"What you really want to do from a fermentation perspective is to be able to feed the yeast glucose, which is a cheap sugar source, and have the yeast do all the chemical steps required downstream to make your target therapeutic drug," Dueber said in a statement. "With our study, all the steps have been described, and it's now a matter of linking them together and scaling up the process. It's not a trivial challenge, but it's doable."
It might not ever be easy to get a worthwhile yield of drugs from a homebrew kit full of modified yeast. But because of the potential dangers of home-brewed opiates, Dueber and his co-authors hope that regulation will jump ahead of the science to keep DIY-ers from ever taking advantage of the new synthetic biology.

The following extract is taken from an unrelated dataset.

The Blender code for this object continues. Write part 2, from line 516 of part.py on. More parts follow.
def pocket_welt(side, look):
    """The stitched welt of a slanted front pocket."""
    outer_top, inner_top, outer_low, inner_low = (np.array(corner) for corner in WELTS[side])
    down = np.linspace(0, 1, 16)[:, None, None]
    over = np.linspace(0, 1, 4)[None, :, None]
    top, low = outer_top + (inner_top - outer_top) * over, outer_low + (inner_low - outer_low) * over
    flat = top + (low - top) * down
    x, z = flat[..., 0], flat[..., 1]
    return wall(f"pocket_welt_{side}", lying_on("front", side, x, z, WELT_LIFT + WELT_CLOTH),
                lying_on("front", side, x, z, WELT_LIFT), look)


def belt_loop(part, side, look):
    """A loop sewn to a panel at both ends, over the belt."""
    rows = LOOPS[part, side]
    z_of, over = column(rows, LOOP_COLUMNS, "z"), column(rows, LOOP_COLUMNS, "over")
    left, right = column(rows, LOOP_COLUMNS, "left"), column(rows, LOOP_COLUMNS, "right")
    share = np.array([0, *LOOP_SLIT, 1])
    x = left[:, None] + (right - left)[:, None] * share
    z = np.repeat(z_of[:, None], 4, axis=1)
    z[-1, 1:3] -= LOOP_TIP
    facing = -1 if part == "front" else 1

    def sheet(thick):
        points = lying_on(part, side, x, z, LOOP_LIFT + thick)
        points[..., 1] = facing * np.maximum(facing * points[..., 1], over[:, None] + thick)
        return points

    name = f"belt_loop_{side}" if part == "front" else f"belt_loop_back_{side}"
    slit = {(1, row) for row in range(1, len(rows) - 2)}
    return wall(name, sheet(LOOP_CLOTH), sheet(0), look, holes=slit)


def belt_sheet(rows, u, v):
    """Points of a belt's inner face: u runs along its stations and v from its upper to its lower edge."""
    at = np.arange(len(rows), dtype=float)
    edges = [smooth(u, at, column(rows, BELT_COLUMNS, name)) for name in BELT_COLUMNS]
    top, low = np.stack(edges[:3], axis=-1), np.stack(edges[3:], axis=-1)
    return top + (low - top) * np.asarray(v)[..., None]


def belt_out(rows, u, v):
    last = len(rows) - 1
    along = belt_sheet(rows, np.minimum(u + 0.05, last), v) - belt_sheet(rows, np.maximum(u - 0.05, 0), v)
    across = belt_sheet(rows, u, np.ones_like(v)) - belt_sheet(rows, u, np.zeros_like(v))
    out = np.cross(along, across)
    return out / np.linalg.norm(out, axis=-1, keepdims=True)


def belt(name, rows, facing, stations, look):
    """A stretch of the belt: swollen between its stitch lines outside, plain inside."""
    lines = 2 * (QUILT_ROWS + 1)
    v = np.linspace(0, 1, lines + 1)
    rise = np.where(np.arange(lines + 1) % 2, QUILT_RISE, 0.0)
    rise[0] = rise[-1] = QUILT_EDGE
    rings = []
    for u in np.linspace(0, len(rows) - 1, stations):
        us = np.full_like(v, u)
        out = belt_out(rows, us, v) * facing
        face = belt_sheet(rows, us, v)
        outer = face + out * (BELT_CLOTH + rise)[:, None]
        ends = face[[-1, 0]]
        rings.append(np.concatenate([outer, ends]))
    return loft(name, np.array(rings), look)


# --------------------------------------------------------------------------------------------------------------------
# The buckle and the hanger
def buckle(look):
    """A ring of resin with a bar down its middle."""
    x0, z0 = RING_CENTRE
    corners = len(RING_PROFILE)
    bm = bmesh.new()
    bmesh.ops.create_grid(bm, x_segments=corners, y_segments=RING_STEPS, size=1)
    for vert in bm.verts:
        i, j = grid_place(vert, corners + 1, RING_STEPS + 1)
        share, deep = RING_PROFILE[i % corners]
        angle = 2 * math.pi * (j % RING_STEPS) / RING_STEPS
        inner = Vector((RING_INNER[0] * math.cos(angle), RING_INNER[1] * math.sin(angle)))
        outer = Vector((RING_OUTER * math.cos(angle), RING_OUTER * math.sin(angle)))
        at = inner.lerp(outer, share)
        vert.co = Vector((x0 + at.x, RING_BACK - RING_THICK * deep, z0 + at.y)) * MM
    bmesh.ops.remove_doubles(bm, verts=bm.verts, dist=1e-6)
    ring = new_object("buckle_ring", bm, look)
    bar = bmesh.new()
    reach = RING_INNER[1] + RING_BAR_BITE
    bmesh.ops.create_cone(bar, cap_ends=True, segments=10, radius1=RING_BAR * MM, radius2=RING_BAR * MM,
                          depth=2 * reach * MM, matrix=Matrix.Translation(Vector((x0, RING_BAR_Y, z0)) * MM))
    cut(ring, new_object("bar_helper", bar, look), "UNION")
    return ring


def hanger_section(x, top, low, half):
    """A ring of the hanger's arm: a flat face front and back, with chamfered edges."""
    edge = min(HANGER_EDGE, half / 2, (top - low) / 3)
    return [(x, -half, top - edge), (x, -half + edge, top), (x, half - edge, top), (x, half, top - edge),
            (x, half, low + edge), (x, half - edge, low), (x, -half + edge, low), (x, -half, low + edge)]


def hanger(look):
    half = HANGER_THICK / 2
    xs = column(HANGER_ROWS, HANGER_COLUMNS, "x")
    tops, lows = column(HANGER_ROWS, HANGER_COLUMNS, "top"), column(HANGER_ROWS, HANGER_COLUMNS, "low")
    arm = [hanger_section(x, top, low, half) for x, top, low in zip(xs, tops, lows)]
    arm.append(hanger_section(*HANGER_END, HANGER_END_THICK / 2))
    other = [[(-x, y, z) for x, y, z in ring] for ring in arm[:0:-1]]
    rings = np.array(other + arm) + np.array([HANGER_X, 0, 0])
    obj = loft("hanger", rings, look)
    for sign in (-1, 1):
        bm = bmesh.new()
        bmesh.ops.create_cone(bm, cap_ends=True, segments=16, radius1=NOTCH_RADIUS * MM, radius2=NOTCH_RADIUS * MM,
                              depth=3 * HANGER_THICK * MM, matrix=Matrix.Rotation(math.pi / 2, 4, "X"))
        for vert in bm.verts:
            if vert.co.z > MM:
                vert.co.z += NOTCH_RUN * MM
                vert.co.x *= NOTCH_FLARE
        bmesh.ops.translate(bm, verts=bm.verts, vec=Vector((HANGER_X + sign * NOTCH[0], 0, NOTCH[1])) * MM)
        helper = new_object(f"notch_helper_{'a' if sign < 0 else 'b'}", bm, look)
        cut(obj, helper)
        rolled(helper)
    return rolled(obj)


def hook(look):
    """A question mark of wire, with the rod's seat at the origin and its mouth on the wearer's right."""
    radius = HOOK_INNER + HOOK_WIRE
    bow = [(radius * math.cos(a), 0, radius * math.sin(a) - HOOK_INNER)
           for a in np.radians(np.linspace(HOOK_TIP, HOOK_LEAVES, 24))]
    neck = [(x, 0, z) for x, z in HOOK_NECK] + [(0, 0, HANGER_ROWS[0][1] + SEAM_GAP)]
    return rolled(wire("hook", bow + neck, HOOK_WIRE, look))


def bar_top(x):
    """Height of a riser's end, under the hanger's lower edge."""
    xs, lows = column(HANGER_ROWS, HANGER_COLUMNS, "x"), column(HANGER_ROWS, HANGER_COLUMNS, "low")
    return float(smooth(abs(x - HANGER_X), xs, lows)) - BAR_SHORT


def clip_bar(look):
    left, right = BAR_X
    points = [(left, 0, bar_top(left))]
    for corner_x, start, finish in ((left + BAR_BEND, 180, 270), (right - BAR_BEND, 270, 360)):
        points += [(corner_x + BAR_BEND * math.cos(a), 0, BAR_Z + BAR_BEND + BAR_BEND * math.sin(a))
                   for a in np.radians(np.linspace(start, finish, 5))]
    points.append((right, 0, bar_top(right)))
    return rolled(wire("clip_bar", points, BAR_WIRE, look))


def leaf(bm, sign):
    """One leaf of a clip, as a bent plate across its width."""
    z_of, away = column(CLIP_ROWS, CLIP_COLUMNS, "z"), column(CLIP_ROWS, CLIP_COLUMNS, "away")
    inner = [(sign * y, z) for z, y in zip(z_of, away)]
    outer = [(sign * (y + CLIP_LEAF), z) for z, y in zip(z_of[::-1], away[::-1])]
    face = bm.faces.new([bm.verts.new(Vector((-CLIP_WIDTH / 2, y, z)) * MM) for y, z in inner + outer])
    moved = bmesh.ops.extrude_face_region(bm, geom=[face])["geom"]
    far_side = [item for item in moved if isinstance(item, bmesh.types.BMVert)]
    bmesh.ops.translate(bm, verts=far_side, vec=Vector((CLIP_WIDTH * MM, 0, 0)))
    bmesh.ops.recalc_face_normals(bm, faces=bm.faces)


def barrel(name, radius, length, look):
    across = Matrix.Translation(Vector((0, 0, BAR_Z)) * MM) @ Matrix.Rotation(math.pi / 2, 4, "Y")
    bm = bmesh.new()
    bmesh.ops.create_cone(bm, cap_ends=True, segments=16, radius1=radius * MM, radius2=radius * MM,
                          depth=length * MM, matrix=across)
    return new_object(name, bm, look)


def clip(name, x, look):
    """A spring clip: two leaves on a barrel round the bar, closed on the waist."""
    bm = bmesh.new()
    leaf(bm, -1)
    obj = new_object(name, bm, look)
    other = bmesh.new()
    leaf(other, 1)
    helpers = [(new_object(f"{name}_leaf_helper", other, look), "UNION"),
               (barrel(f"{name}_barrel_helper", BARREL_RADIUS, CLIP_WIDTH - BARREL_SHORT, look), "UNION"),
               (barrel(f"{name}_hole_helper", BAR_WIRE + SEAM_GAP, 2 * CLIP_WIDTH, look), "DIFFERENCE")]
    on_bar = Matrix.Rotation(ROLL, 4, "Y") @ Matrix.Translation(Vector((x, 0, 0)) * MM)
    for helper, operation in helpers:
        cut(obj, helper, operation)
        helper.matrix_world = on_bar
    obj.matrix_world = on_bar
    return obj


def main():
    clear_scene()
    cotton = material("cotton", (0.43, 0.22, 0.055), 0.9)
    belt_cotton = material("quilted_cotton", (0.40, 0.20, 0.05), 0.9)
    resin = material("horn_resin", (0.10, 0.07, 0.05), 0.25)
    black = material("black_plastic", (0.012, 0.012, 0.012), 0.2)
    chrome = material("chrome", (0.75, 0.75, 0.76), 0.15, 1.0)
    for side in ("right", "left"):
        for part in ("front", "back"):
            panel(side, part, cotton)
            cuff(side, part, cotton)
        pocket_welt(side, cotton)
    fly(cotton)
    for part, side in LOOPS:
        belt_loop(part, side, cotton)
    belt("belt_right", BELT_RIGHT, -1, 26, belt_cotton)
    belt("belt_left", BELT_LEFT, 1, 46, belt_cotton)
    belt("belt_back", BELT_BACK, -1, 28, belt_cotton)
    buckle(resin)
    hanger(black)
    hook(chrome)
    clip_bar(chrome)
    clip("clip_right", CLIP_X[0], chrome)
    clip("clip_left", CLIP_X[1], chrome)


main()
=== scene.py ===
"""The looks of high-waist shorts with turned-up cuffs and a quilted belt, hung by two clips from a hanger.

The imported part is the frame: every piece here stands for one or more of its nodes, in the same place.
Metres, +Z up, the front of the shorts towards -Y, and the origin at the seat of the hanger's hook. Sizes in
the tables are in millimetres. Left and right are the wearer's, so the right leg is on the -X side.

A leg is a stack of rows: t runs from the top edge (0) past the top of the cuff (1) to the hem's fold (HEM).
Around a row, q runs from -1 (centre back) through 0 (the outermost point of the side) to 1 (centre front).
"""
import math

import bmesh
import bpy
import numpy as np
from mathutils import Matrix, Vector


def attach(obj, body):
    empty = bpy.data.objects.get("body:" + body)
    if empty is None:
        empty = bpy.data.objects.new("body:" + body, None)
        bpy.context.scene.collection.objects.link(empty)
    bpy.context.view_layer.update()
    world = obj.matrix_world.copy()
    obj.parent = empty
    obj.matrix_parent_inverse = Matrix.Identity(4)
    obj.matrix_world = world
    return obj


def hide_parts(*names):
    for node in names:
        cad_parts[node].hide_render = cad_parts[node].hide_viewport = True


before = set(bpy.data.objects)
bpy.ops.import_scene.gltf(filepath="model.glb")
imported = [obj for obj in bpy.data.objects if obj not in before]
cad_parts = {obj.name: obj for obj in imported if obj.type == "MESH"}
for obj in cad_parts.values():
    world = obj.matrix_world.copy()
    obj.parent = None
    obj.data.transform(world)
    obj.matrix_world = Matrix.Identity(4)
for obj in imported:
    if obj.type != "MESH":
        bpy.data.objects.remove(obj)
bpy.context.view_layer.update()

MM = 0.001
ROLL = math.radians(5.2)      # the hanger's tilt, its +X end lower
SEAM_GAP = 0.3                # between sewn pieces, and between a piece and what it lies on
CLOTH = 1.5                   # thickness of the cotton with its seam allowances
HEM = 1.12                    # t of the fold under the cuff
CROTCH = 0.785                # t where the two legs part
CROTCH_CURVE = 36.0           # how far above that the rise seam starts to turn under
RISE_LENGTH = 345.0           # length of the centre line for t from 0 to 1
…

"Things are moving really fast right now," Kenneth Oye, an MIT professor not involved in the study told BuzzFeed News.
"It's not like tomorrow someone's going to have a fully integrated, one-pot pathway to go from sugar to morphine," Oye said. "But it's coming."
Oye, who penned a commentary article to accompany the new study in Nature, believes that regulations should be put in place to make brewing with the engineered yeast at home illegal. But others argue that if the process actually turns out to be as simple as brewing beer at home, squeezing people with regulation would just create black market demand for the yeast. And with synthetic biology turning into an increasingly accessible hobby thanks to better, cheaper equipment and techniques, it might just be a matter of time before the strain is recreated outside of a research lab.
"An additional concern is that once the knowledge of how to create an opiate-producing strain is out there, anyone trained in basic molecular biology could theoretically build it," Dueber said.